Here's a find for those of you in the North Orange County, or Southeast LA County area: a secret bike trail to the beach that gets you there almost as fast as driving. 

No, really.


I recently discovered the Coyote Creek Bikeway The map in the link shows a spot several miles down from where the trail begins. 

The bikeway actually starts way up on Foster Road in La Mirada. There is good parking just a block away from the trail head.  From there it angles across the grid, dives under the surface streets, and makes a bee line to the ocean. You meet the San Gabriel trail right at El Dorado Park, and finish up at the River's End Cafe by the Seal Beach jetty. Total ride time from parking lot to ocean is around two hours for Mary and me. We aren't fast. 

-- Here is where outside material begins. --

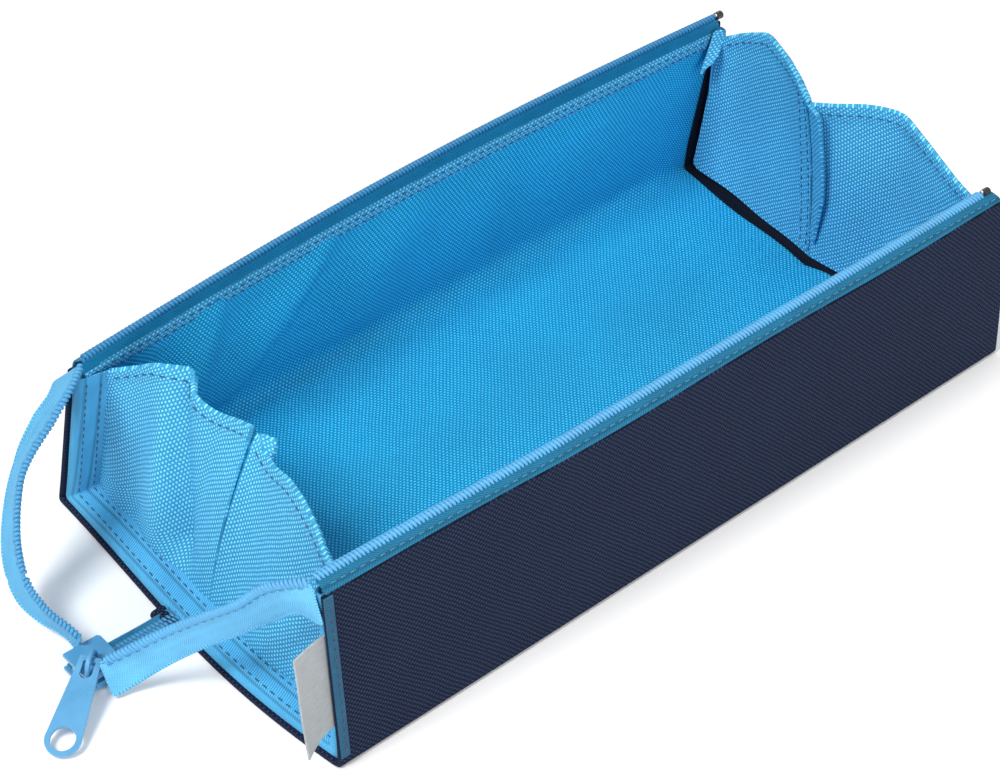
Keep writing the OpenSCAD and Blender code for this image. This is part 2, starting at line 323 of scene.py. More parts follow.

If anyone in the area, or with access to it would like to get together some Saturday or Sunday for a cruise to the coast, post a reply here. We can trade info, and decide on a day and time. Here's a chance to break out the riders for some long easy miles.

JWM


----------



## 48b6 (Dec 4, 2010)

I'll have to check that out one of these days.


----------



## jwm (Dec 4, 2010)

Added detail:
The trail begins on Foster road about half a block west of Marquat ave. Actually, you are in Santa Fe Springs by the time you reach the gate. The park is right at the corner of Foster and Marquat.

JWM


----------